The GM permitting, “you can spend Hero Points to affect the environment in your character's favor.”  Such alterations should be reasonable in scope; spending Hero Points to, for instance, “change a snowstorm into balmy weather” should not be permitted.

“Fellow Secret Agents working on the same side as the Player Characters” are also entitled to Hero Points.  Besides Hero Points, there are Survival Points, which are defined by the 'Glossary of Terms' as “Points given to Masterminds and Privileged Henchmen...which negate the Hero Points used against them by Player Characters.”  This definition does not correspond to how Survival Points are explained in the Hero Points chapter.  In that chapter, we are told, “NPCs use their Survival Points to alter Quality Ratings of any tasks directed at them, never to alter the Quality Rating of any dice roll for them.”

So how does a player character acquire Hero Points?  This is a good question.  “The rate at which you award Hero Points will affect the tenor of your campaign,” the rules tell us.  With too few Hero Points, the campaign will not accurately represent the Bond milieu ; with too many, player characters “will be able to pull off some amazing feats with regularity.”  The rules say that the process described for awarding Hero Points “is admittedly rather conservative.”  In short, every time a character rolls a Quality Rating 1 result (except combat rolls) he or she gains a Hero Point.  This means that more-skilled characters will have more Hero Points since they can more easily obtain Quality Rating 1 results.  “This is to be expected,” according to the rules.  It also means characters earn Hero Points – which can be construed as 'luck' – by making lucky rolls.  In essence, the lucky get luckier – a disparity with which I am not entirely comfortable.  Additionally, a player may be tempted to engage upon numerous, useless tasks in order to cultivate Hero Points.  Such activity (“for example, trying a Seduction attempt with every female in a gambling establishment”) should be “penalized,” the rules state.  The penalty, however, is denying “the player any Hero Points.”
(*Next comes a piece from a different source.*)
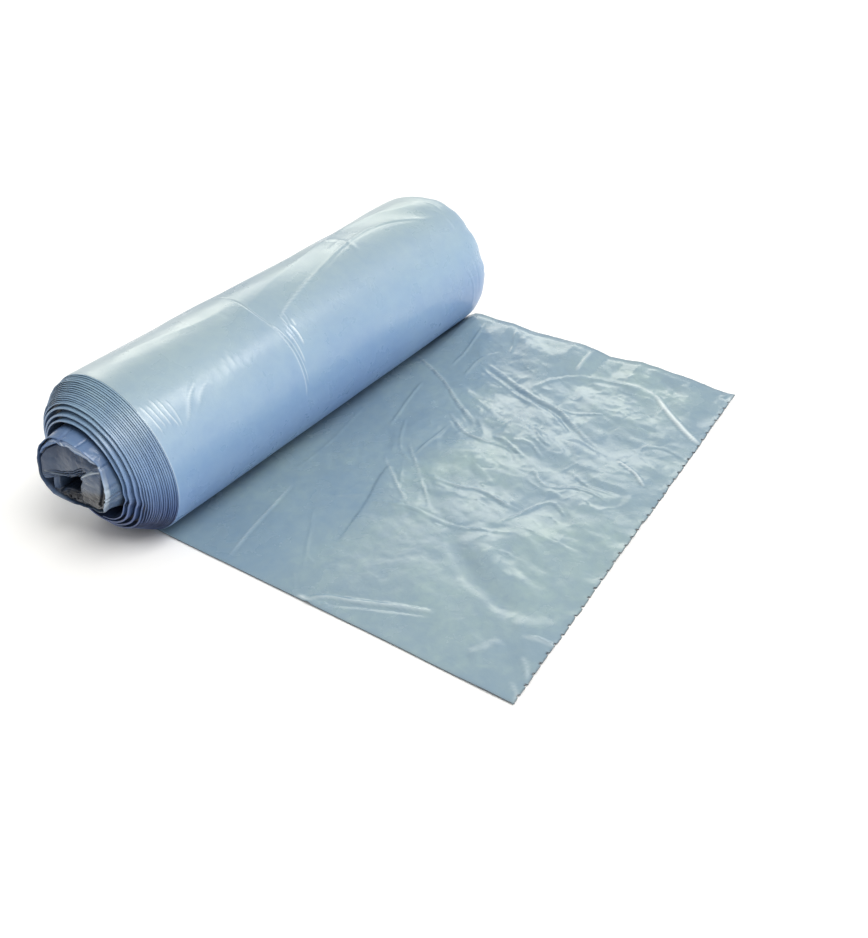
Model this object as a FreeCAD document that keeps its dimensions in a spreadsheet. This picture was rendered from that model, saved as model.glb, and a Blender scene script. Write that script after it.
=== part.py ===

Other methods of awarding Hero Points are expanded upon by Neil Randall, one of two people credited with Systems Development for the James Bond 007 game, in an article in Heroes (Vol. 1, No. 2).  Fortunately, Heroes editor William E. Peschel interrupts this article to inform readers, “This is okay.”  It's always nice when someone who had nothing to do with creating the game validates a statement by one of the Systems Developers.  Anyway, Randall indicates that, in the games he runs, “players don't roll the dice very often.”  Therefore, he allows “Hero Points for all Quality Rating 1 results, whether they occur in Combat, Chases, Characteristic rolls, Skill rolls, or Ability rolls.”  Randall includes “Characteristic rolls” even though he recognizes that “characteristic rolls don't use the Quality Rating system.”  Randall also suggests the possibility of assigning Hero Points as a reward for good role playing:
Say, for instance, the character rushes into a burning building to rescue the lovely young lady trapped inside.  Award a Hero Point or two.  Award a Hero Point for helping a fellow agent beyond the call of duty, especially if it does not impede the mission.  Award a Hero Point for figuring out a very difficult clue...
Should rescuing a homely young lady garner more or less Hero Points?  Randall notes that rewards for good role-playing officially come in the form of additional Experience Points; however, “there is no nicer feeling for the player than to be rewarded instantly for an action which is directly the result of playing within the Bond genre.”